In terms of defence, Leon has a magical gauntlet, which can be used for guarding against attacks. Furthermore, if guarding against a special attack or performing a perfect guard (guarding at the last possible moment before an attack hits), Leon will recover MP. Unfortunately, this is the only way to do so, which can sometimes be aggravating. MP are used to power relics: various offensive or defensive magical objects (such as the Invincible Jar or the Crystal Skull) of which Leon can also only equip one at a time. A suit of armour and two accessories complete his outfit.
Apart from the engaging combat system, the game also does a good job in the setting department. Nestor’s castle is enormous. I mean, it’s the size of a town. The entrance lobby is a hub area, from which Leon can access various wings of the building. There are seven in total, each with its own general thematic, atmosphere and overdramatically pompous name. For example, the House of Sacred Remains looks like a sprawling cathedral, the Anti-Soul Mysteries Lab is a fiery forge, and the Ghostly Theatre looks like you’ve stumbled backstage at the opera, while the Garden Forgotten by Time is an overgrown ruin and the Dark Palace of Waterfalls is just a poetic name for the sewers. These five areas are available from the beginning, and clearing each one will earn Leon one of the aforementioned coloured orbs, which will light up a corresponding globe in the lobby. Once all have been lit, he will gain access to the Pagoda of the Misty Moon, which looks nothing like a pagoda, but leads up to the final confrontation with Jenkins. The seventh area is the Prison of Eternal Torture, containing a very difficult optional boss, if you’re eager for a challenge and an extra coloured orb. Although it’s definitely not for the squeamish. There’s just one problem: the only indication as to the order in which to explore these areas is a hint on where to go first, but after that, you’re on your own. Which means that you could pick wisely…or wander into the Dark Palace of Waterfalls and tear your hair out. It doesn’t help that each area features a locked door which usually leads to a nifty item, but requires a key found in a different part of the castle. That means backtracking through respawning enemies, which can get distinctly tedious, due to the sheer size of the areas and the developers’ inordinate love for all things corridor-y. That being said, there are some ways to ease the pain. First of all, save points (situated in small rooms marked in red on the map) will always replenish Leon’s HP. Secondly, Magical Tickets will whisk him off to Rinaldo’s shop from anywhere within the castle, while Memorial Tickets will take him back to the latest save point he used. Thirdly, he can use coloured Marker Stones to signal points of interest on the map.
The one indisputably successful aspect of this game is the music. Michiru Yamane’s score is simply fantastic, featuring beautiful, haunting melodies, such as the theme of the House of Sacred Remains (my personal favourite), with its slow buildup, the measured lilt of the Garden Forgotten by Time or the dramatic flair of the Ghostly Theatre. Even the more surprisingly rhythmical Anti-Soul Mysteries Lab works well with its environment. This is a great bonus for the game’s atmosphere, almost counterbalancing all the backtracking, and possibly what I enjoyed the most about it.

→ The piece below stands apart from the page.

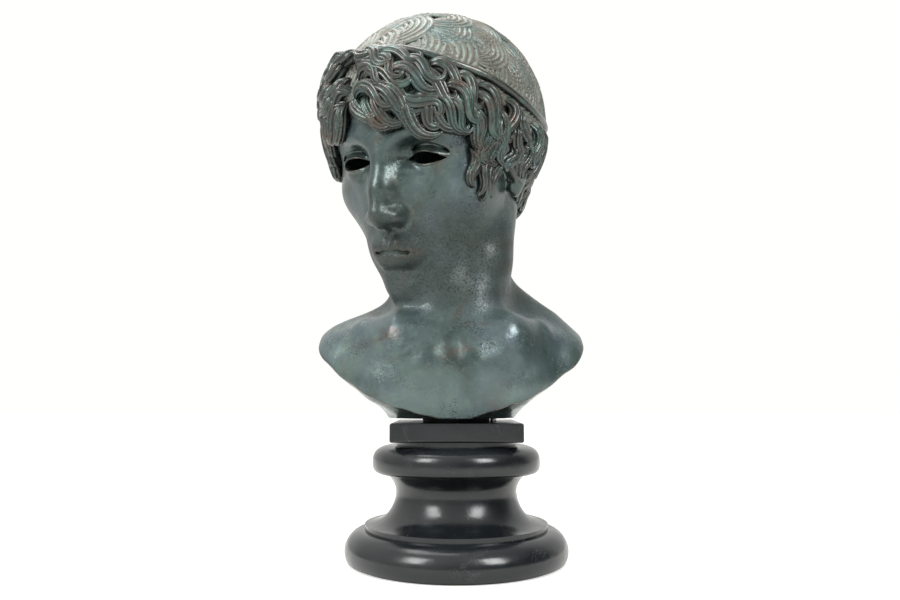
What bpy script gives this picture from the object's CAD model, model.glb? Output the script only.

The game also makes an effort in the replayability sector. Once Leon is done showing Poole who’s boss–notably lambasting him with a ham of epic proportions (“I’ll defeat you AND the night!”)–you have several new options. You can play in Crazy mode, which will significantly raise the difficulty level. You can also play the Boss Rush mode, which strings all the game’s bosses together back-to-back, provided you’ve beaten them in the course of the storyline (this includes all optional bosses). You can start a new game with all of Leon’s skills learned, or, more interestingly, with a different protagonist. The first one available is Joachim, a vampire whom you may remember as a boss. He has a longstanding feud with Winston, and the story changes accordingly. There are a few crucial differences between him an Leon, namely that he uses magical swords which circle around him instead of a whip and can’t block enemy attacks. The lack of a whip also means that he can’t perform acrobatics, but the game accommodates him by introducing moving blocks instead. Joachim also can’t equip or carry any items (Rinaldo won’t deal with him, and anything he finds is consumed immediately), although he can collect stat upgrades. All in all, it makes the game distinctly more challenging, especially if you decide to take on the optional bosses.
Once you’ve cleared the game with Joachim, you’ll unlock another protagonist: Pumpkin, an…adorable little munchkin with a pumpkin for a head and giant sweets for hands. He has puny HP and MP, and his only sub-weapon is *gasp* a pumpkin, but boy, does he pack a wallop. Especially since he starts with the strongest whip in the game. In all other respects, he handles exactly as Leon did, which, amusingly, makes him the most powerful character of the three. As an added bonus, leave him idle for a while, and he’ll start humming Joachim’s theme tune.
All in all, this is a decent bit of entertainment. The storyline is nothing to write home about, the characters are cardboard cutouts, the voice acting is mediocre at best, the dialogue is cheesy as all hell, and Wilkins is a terrible name for a vampire. On the other hand, the combat system is entertaining, and while exploration does get repetitive, the lavish, gloomy gothic castle and its various musical pleasures do have definite style. I’ve noticed that Castlevania fans tend to snub this particular entry in the series, but while it’s far from being a masterpiece, it’s not a complete disaster either, as some may lead you to believe.